I processi politici esistono. Quello che ha dovuto affrontare Mimmo Lucano, dal quale aveva subito una condanna di tredici anni, puniva una visione differente dell’accoglienza. Una idea migliore di essere “questa sporca razza”, come avrebbe detto Beckett. Insomma, una umanità migliore.
La sentenza di primo grado puniva la solidarietà in un mondo costruito come sostanzialmente ostile verso “l’altro”, basato sulla disuguaglianza che accanisce i meno uguali, già discriminati, contro quelli che stanno ancora più sotto, gli ultimi.
Puniva in modo grottesco (e con motivazioni raccapriccianti per chiunque percepisca il senso del Diritto) una persona che aveva osato dimostrare che si poteva vincere l’egoismo, dando vita a una piccola oasi di uguaglianza e opportunità, di riscatto e rinascita.
Verso quest’oasi si era rivolto anche lo sguardo internazionale, interessato a capire come fosse stato possibile in questa remota periferia del pianeta realizzare l’utopia di un mondo almeno un poco meno ingiusto.
Fine dell’obbrobrio per Mimmo Lucano
Oggi l’obbrobrio è stato cancellato: il processo di secondo grado ridimensiona la pena da tredici anni a uno e mezzo per irregolarità amministrative e ne sospende l’esecuzione.
Tutto questo avviene dopo circa cinque anni dall’arresto e dalla fine di quella esperienza di umanità solidale, di rinascita di un piccolo paese, di ritrovamento smarrito di umanità.
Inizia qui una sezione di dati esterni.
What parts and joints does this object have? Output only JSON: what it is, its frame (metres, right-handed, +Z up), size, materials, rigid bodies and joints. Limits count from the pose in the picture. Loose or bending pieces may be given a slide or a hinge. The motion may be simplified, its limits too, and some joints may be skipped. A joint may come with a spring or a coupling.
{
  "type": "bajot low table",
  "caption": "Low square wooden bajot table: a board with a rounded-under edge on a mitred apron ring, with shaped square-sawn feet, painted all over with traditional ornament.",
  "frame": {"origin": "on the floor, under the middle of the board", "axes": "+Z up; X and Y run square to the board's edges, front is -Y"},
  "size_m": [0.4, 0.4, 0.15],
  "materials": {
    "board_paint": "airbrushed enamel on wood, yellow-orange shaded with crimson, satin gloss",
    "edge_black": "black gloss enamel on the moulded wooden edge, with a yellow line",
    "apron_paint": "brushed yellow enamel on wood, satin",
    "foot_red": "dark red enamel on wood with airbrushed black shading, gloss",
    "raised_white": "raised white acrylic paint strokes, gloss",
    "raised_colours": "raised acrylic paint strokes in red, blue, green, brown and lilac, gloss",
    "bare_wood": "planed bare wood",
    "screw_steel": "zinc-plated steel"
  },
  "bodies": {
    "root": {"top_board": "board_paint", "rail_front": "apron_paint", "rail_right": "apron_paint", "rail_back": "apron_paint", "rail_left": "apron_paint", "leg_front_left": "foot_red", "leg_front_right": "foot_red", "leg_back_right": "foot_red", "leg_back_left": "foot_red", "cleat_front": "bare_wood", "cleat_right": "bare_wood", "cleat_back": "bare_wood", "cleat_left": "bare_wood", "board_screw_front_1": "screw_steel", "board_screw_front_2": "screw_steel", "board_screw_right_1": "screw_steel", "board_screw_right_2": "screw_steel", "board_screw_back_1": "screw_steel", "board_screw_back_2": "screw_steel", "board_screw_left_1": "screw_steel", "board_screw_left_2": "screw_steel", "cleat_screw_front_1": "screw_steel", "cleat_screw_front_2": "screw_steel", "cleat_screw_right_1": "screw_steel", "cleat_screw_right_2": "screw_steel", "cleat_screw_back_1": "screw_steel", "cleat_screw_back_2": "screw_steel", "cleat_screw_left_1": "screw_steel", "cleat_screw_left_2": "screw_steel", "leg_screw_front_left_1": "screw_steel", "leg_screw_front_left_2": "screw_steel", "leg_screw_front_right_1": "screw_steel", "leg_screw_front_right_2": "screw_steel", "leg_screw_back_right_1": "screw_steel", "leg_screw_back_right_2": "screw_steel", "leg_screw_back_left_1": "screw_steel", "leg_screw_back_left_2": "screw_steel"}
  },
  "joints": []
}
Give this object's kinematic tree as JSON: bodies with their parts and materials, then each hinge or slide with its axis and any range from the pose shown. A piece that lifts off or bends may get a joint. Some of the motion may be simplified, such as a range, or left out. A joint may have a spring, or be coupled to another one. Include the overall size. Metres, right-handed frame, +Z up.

L’Appello nega le accuse più pesanti: associazione a delinquere, peculato, frode. A chi, con stupore degli accusatori, spiegava che nelle tasche di Lucano non c’era nemmeno un euro, la sentenza di primo grado replicava che questa povertà era frutto della sua furbizia. Un modo troppo semplicistico per dire che quella esperienza doveva spegnersi subendo anche l’onta dell’infamia.
Alla fine, più ancora della gravità della sentenza di primo grado, era questo l’oltraggio con cui seppellire Lucano: trasformarlo da realizzatore di idee coraggiose in un piccolo bandito. Non ci sono riusciti. Lucano non andrà in carcere per avere dato dignità a chi non ne aveva più e proseguirà quel che in questi anni non ha mai interrotto: costruire il suo piccolo prezioso mondo di accoglienza.
Sia scritto sui muri, sui libri di scuola, sia scritto e gridato nelle piazze: la solidarietà non è mai stata un reato.